The fact few people are even taking about relief for undocumented immigrants or work permits shows just how far away discussions about immigration reform have gone since the days when Biden served as Barack Obama’s vice president – and how little policy has changed given how many migrants were deported, which is why immigrant rights activists called Obama “deporter-in-chief.”

But during an interview with Sean Hannity on Fox News, Trump waded into talking about abortion. He specifically mentioned “I haven’t agreed to any number, I’m going to see,” before adding that “we want to take an issue that was very polarising and get it settled and solved, so everybody can be happy.”

Trump’s words show a shift in his rhetoric about abortion. Ever since the Supreme Court overturned Roe v Wade in 2022, Trump has bragged about nominating Justices Neil Gorsuch, Brett Kavanaugh and Amy Coney Barrett, claiming that he thereby made the Dobbs v Jackson decision that took away the right to an abortion that Roe enshrined.

But so far, Trump has refrained from endorsing actual policy decisions. Indeed, he and Florida Governor Ron DeSantis clashed about DeSantis signing a six-week abortion ban. While his former vice president Mike Pence came out in support of a 15-week abortion ban during his presidential campaign, Trump did not echo the calls. Rather, he said the decision brought abortion “back into the states.”

Trump has largely stayed away from going into specifics on abortion because he considers it, as he said, “very polarising,” but also, it’s fairly clear it does not animate him the way immigration does. A former Democrat from New York, he is clearly not fluent in the language of evangelical conservatives who set aside their reservations about a thrice-married casino owner who does not go to church in hopes he would facilitate the death of Roe.

Indeed, in 2016, social conservatives blasted him for saying that women who seek abortions should be punished, since anti-abortion conservatives claim that they want to protect the women who seek abortions while prosecuting those who provide abortions – and Trump gave away the game.

This time, Trump couched his language carefully to say that he does not support any specific number, likely as a way to push back on a New York Times report that he supports a 16-week ban.
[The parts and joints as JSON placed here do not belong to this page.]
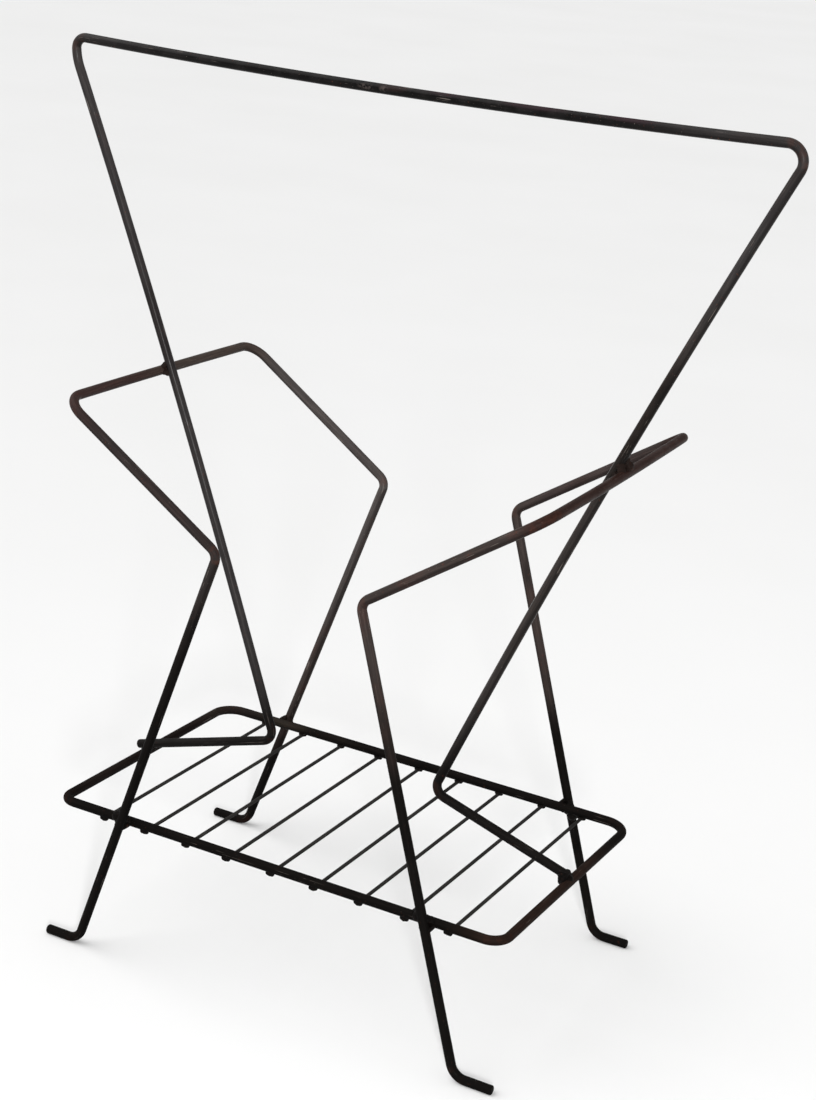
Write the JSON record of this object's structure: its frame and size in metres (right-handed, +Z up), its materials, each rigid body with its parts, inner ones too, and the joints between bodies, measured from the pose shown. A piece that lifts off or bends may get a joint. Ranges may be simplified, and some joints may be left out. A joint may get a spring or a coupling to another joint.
{
  "type": "newspaper rack",
  "caption": "Welded round-rod newspaper rack: a low wire tray between two bent end bows that are the legs and pocket sides, with a tall trapezoid handle dividing it into two pockets.",
  "frame": {"origin": "on the floor, under the middle of the rack's bounding box", "axes": "+X to the right along the rack, +Z up, the front at -Y"},
  "size_m": [0.5097, 0.2343, 0.5899],
  "materials": {
    "handle_paint": "worn satin black-brown lacquer",
    "bow_paint": "worn satin black-brown lacquer with rust showing",
    "tray_paint": "worn satin black-brown lacquer",
    "wire_paint": "worn satin black lacquer",
    "weld_paint": "lumpy weld metal under satin black lacquer"
  },
  "bodies": {
    "root": {"tray_frame": "tray_paint", "cross_wire_1": "wire_paint", "cross_wire_2": "wire_paint", "cross_wire_3": "wire_paint", "cross_wire_4": "wire_paint", "cross_wire_5": "wire_paint", "cross_wire_6": "wire_paint", "cross_wire_7": "wire_paint", "cross_wire_8": "wire_paint", "cross_wire_9": "wire_paint", "left_bow": "bow_paint", "right_bow": "bow_paint", "handle": "handle_paint", "leg_weld_left_front": "weld_paint", "leg_weld_left_back": "weld_paint", "leg_weld_right_front": "weld_paint", "leg_weld_right_back": "weld_paint", "handle_foot_weld_left": "weld_paint", "handle_foot_weld_right": "weld_paint", "handle_side_weld_left": "weld_paint", "handle_side_weld_right": "weld_paint", "wire_weld_front_1": "weld_paint", "wire_weld_front_2": "weld_paint", "wire_weld_front_3": "weld_paint", "wire_weld_front_4": "weld_paint", "wire_weld_front_5": "weld_paint", "wire_weld_front_6": "weld_paint", "wire_weld_front_7": "weld_paint", "wire_weld_front_8": "weld_paint", "wire_weld_front_9": "weld_paint", "wire_weld_back_1": "weld_paint", "wire_weld_back_2": "weld_paint", "wire_weld_back_3": "weld_paint", "wire_weld_back_4": "weld_paint", "wire_weld_back_5": "weld_paint", "wire_weld_back_6": "weld_paint", "wire_weld_back_7": "weld_paint", "wire_weld_back_8": "weld_paint", "wire_weld_back_9": "weld_paint"}
  },
  "joints": []
}
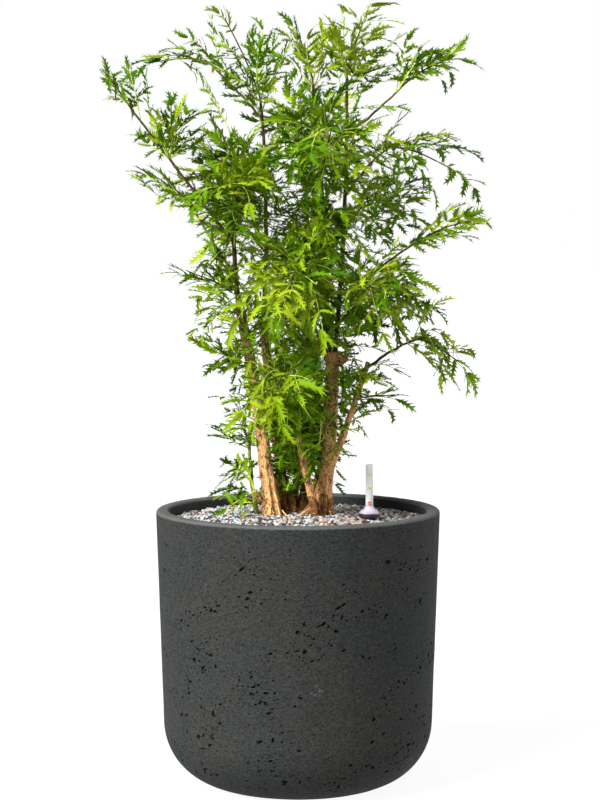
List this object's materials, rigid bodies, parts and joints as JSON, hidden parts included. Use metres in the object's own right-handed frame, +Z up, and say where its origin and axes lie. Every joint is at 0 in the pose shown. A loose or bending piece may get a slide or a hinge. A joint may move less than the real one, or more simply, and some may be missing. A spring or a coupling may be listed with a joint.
{
  "type": "potted ming aralia",
  "caption": "Bushy indoor shrub with slender upright stems and open, finely divided foliage, in a round cement planter filled with gravel and a water gauge.",
  "frame": {"origin": "middle of the planter's flat underside", "axes": "+Z up along the planter's axis, -Y towards the viewer of the reference picture, +X to the right"},
  "size_m": [0.462, 0.3655, 0.927],
  "materials": {
    "fibre_cement": "matt, pitted",
    "gravel": "matt",
    "bark": "matt, fibrous",
    "dark_bark": "matt",
    "foliage": "satin",
    "dark_plastic": "satin",
    "clear_plastic": "gloss",
    "milky_plastic": "gloss"
  },
  "bodies": {
    "root": {"bough_back_left": "dark_bark", "bough_back_low": "dark_bark", "bough_back_right": "dark_bark", "bough_droop": "dark_bark", "bough_far_left": "dark_bark", "bough_front": "dark_bark", "bough_front_right": "dark_bark", "bough_left": "dark_bark", "bough_right": "dark_bark", "bough_right_low": "dark_bark", "bough_top_left": "dark_bark", "bough_top_right": "dark_bark", "foliage_back_high": "foliage", "foliage_back_left": "foliage", "foliage_back_low": "foliage", "foliage_back_right": "foliage", "foliage_droop": "foliage", "foliage_far_left": "foliage", "foliage_far_top_left": "foliage", "foliage_foot_left": "foliage", "foliage_front": "foliage", "foliage_front_high": "foliage", "foliage_front_left": "foliage", "foliage_front_low": "foliage", "foliage_front_right": "foliage", "foliage_heart": "foliage", "foliage_inner_left": "foliage", "foliage_inner_right": "foliage", "foliage_left": "foliage", "foliage_left_high": "foliage", "foliage_left_low": "foliage", "foliage_left_lower": "foliage", "foliage_low_front": "foliage", "foliage_low_right": "foliage", "foliage_middle": "foliage", "foliage_right": "foliage", "foliage_right_low": "foliage", "foliage_top": "foliage", "foliage_top_left": "foliage", "foliage_top_middle": "foliage", "foliage_top_right": "foliage", "gauge_cap": "clear_plastic", "gauge_collar": "dark_plastic", "gauge_tube": "milky_plastic", "gravel": "gravel", "leader_back": "dark_bark", "leader_back_left": "dark_bark", "leader_centre": "dark_bark", "leader_left": "dark_bark", "leader_right": "dark_bark", "pot": "fibre_cement", "shoot_left": "bark", "stem_back": "bark", "stem_back_left": "bark", "stem_left": "bark", "stem_middle": "bark", "stem_outer": "bark", "stem_right": "bark", "stub_left": "bark", "stub_right": "bark"}
  },
  "joints": []
}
The trial balloon is likely a means for Trump to see what he thinks voters would find acceptable.

It likely will backfire. Now, Democrats can credibly claim that Trump will put in place a nationwide abortion ban that will affect everyone, including in blue states that have put in place provisions to protect abortion rights. Indeed, last year, Tina Smith, the Minnesota Democrat who is the only senator to have worked at a Planned Parenthood, told me that Republicans would put in place a national abortion ban if they took back the White House.

But Democrats could only speculate. Now, they can use Trump’s own words and say he is considering banning abortion. The midterm elections and off-year elections showed the potency of protecting abortion rights. Every ballot initiative to restrict abortion rights – even in bright red states like Kansas, Montana and Kentucky – has failed. Conversely, every initiative to protect abortion rights – not just in blue states like California and Vermont but also purple states like Michigan and red states like Ohio – has passed.

Similarly, Democrats overperformed in what should have been a calamitous midterm for them in 2022, flipped a seat in Alaska that Republicans held for almost half a century, and not only protected their Senate majority, but flipped one extra seat in Pennsylvania. Last year, Democratic Governor Andy Beshear won re-election in Mitch McConnell’s home state of Kentucky largely by campaigning to protect abortion rights.

Republican attempts to find a middle way on abortion have failed. Last year, Virginia’s Republican Governor Glenn Youngkin, who won a state Biden won by double digits in 2021, campaigned on a 15-week abortion ban, which he tried to sell as a reasonable compromise. The effort failed and Democrats flipped the house of delegates and held the state senate.

This does not guarantee that Trump will lose, to be clear. Biden is still incredibly unpopular and immigration will likely still be top of mind for many voters, along with the economy. But it may have given Democrats a coherent message to argue against another Trump term.